• Required task
Repeat the material exactly as it appears.

• Exercise data
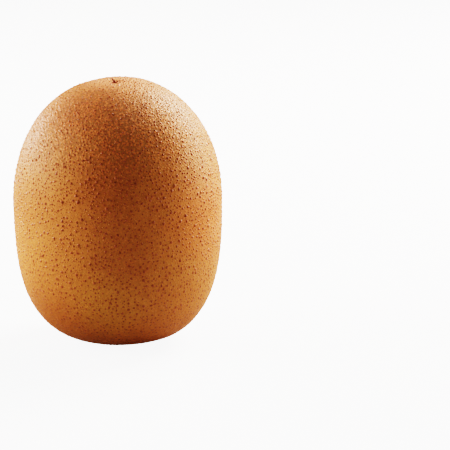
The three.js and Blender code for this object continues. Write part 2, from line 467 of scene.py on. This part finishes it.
def make_skin(middles, radii, material):
    """The whole skin as one closed mesh, with its lenticels."""
    directions, rise, lenticel, tone, flush = skin_corners(middles, radii)
    points = skin_points(directions)
    fade = np.clip(points[:, 2] / WAVES_FROM, 0, 1)
    points = skin_points(directions, rise + undulation(points) * fade)

    # Seen from the pole under the fruit, the ball of directions is a plane, in which Delaunay's
    # rule still holds.
    plane = directions[:, :2] / (1 + directions[:, 2:])
    flat = delaunay_2d_cdt([Vector(p) for p in plane.tolist()], [], [], 0, 1e-9, True)
    faces = [list(face) for face in flat[2]]
    order = [origins[0] for origins in flat[3]]
    points, lenticel, tone, flush = points[order], lenticel[order], tone[order], flush[order]

    # The plane's rim is the innermost ring of the stem hollow, which a fan of faces closes.
    edges = {edge: True for face in faces for edge in zip(face, face[1:] + face[:1])}
    faces += [[b, a, len(points)] for a, b in edges if (b, a) not in edges]
    points = np.vstack([points, [0, 0, STEM_HOLLOW_DEPTH]])
    lenticel = np.append(lenticel, 0)
    skin = mesh_object("skin", points, faces, material)
    point_attribute(skin, "lenticel", lenticel)
    point_attribute(skin, "tone", np.append(tone, PLAIN_TONE))
    point_attribute(skin, "flush", np.append(flush, 0))
    sharpen_rims(skin.data, lenticel)
    return skin


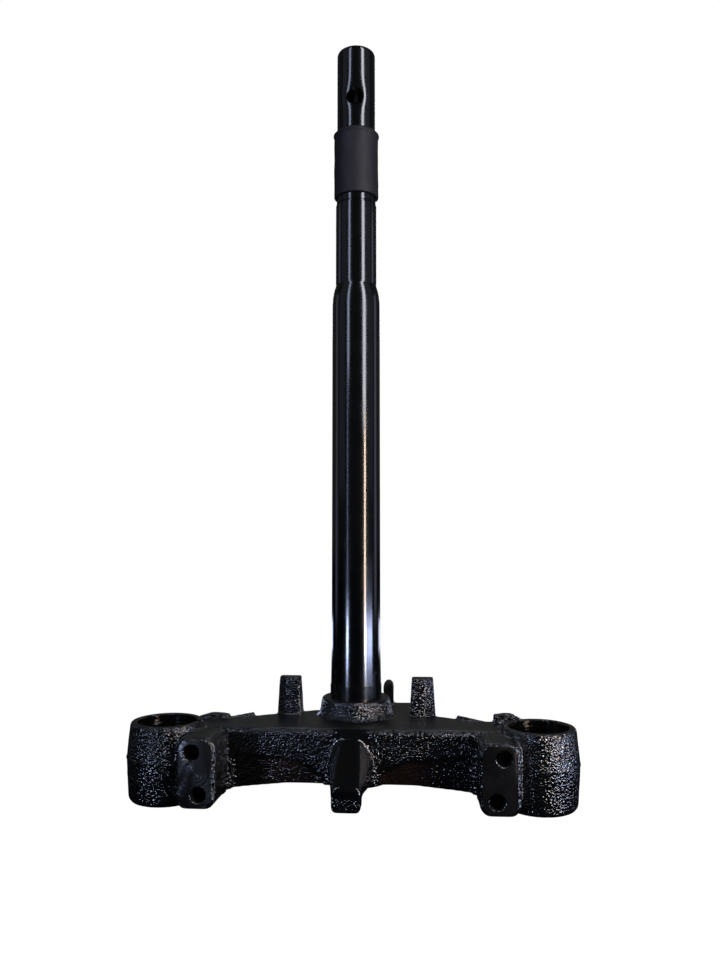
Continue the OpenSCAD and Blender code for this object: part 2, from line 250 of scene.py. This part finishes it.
def skin_weight(point, normal):
    """How far the skin lies back: hardly on the smooth top, the flash line and the lugs' front."""
    if normal.z > 0.9 and point.z > arm_top - 0.5 * MM:
        return 0.12
    if abs(point.x) > reach and abs(point.z - parting_z) < 0.7 * MM:
        return 0.1
    if normal.y < -0.95 and point.y < bolt_face + MM and abs(point.x) > lug_in:
        return 0.0
    if normal.z < -0.8:
        return 0.4
    return 1.0


def undercut(point):
    """How far the lower half of the arms' front wall leans back from the die's parting."""
    most = 0.9 * MM
    front = arm_front - 2 * MM < point.y < arm_front + 8 * MM and abs(point.x) < reach - lug_in
    drop = min(1, max(0, (parting_z - 3 * MM - point.z) / (14 * MM)))
    aside = min(1, max(0, (abs(point.x) - 13 * MM) / (8 * MM)))
    return most * drop * aside if front else 0.0


def foot_weight(point, normal):
    """How soft the front foot came out of the die: most at its crest, least at its tip."""
    side_x = 26 * MM
    if abs(point.x) > side_x or point.y > fork_y + 6 * MM or point.z > arm_top - 4 * MM:
        return 0.0
    sides = min(1, (side_x - abs(point.x)) / (8 * MM))
    above = min(1, max(0.15, (point.z - clamp_foot - 10 * MM) / (8 * MM)))
    return sides * above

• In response
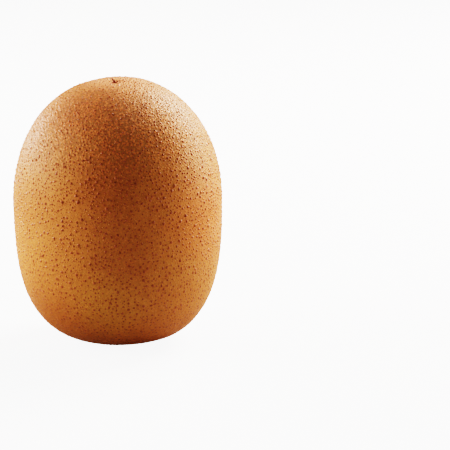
The three.js and Blender code for this object continues. Write part 2, from line 467 of scene.py on. This part finishes it.
def make_skin(middles, radii, material):
    """The whole skin as one closed mesh, with its lenticels."""
    directions, rise, lenticel, tone, flush = skin_corners(middles, radii)
    points = skin_points(directions)
    fade = np.clip(points[:, 2] / WAVES_FROM, 0, 1)
    points = skin_points(directions, rise + undulation(points) * fade)

    # Seen from the pole under the fruit, the ball of directions is a plane, in which Delaunay's
    # rule still holds.
    plane = directions[:, :2] / (1 + directions[:, 2:])
    flat = delaunay_2d_cdt([Vector(p) for p in plane.tolist()], [], [], 0, 1e-9, True)
    faces = [list(face) for face in flat[2]]
    order = [origins[0] for origins in flat[3]]
    points, lenticel, tone, flush = points[order], lenticel[order], tone[order], flush[order]

    # The plane's rim is the innermost ring of the stem hollow, which a fan of faces closes.
    edges = {edge: True for face in faces for edge in zip(face, face[1:] + face[:1])}
    faces += [[b, a, len(points)] for a, b in edges if (b, a) not in edges]
    points = np.vstack([points, [0, 0, STEM_HOLLOW_DEPTH]])
    lenticel = np.append(lenticel, 0)
    skin = mesh_object("skin", points, faces, material)
    point_attribute(skin, "lenticel", lenticel)
    point_attribute(skin, "tone", np.append(tone, PLAIN_TONE))
    point_attribute(skin, "flush", np.append(flush, 0))
    sharpen_rims(skin.data, lenticel)
    return skin


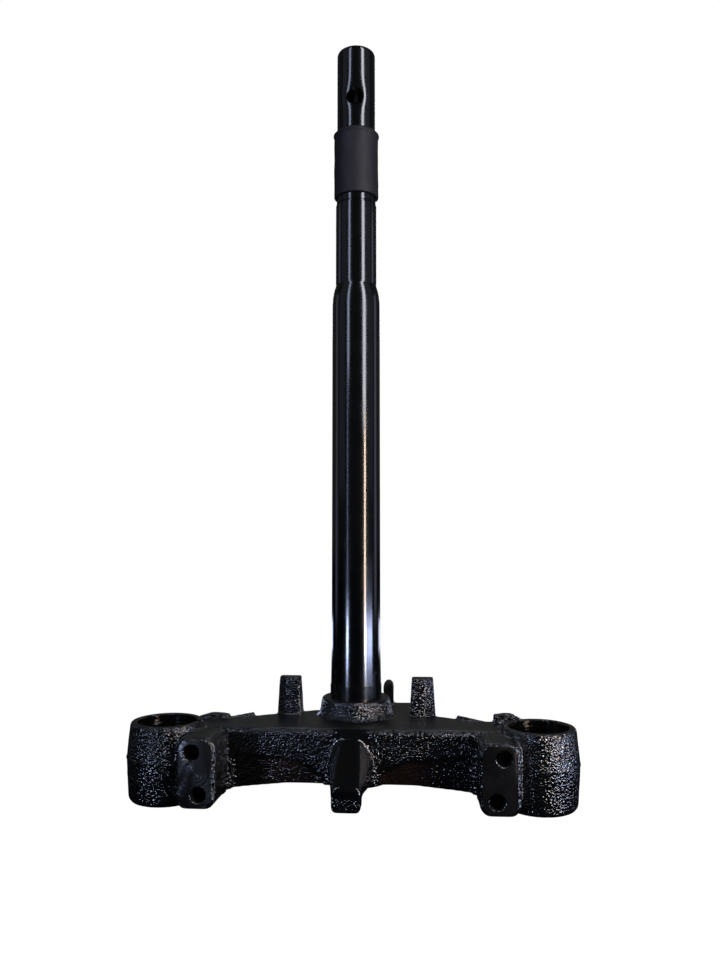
Continue the OpenSCAD and Blender code for this object: part 2, from line 250 of scene.py. This part finishes it.
def skin_weight(point, normal):
    """How far the skin lies back: hardly on the smooth top, the flash line and the lugs' front."""
    if normal.z > 0.9 and point.z > arm_top - 0.5 * MM:
        return 0.12
    if abs(point.x) > reach and abs(point.z - parting_z) < 0.7 * MM:
        return 0.1
    if normal.y < -0.95 and point.y < bolt_face + MM and abs(point.x) > lug_in:
        return 0.0
    if normal.z < -0.8:
        return 0.4
    return 1.0


def undercut(point):
    """How far the lower half of the arms' front wall leans back from the die's parting."""
    most = 0.9 * MM
    front = arm_front - 2 * MM < point.y < arm_front + 8 * MM and abs(point.x) < reach - lug_in
    drop = min(1, max(0, (parting_z - 3 * MM - point.z) / (14 * MM)))
    aside = min(1, max(0, (abs(point.x) - 13 * MM) / (8 * MM)))
    return most * drop * aside if front else 0.0


def foot_weight(point, normal):
    """How soft the front foot came out of the die: most at its crest, least at its tip."""
    side_x = 26 * MM
    if abs(point.x) > side_x or point.y > fork_y + 6 * MM or point.z > arm_top - 4 * MM:
        return 0.0
    sides = min(1, (side_x - abs(point.x)) / (8 * MM))
    above = min(1, max(0.15, (point.z - clamp_foot - 10 * MM) / (8 * MM)))
    return sides * above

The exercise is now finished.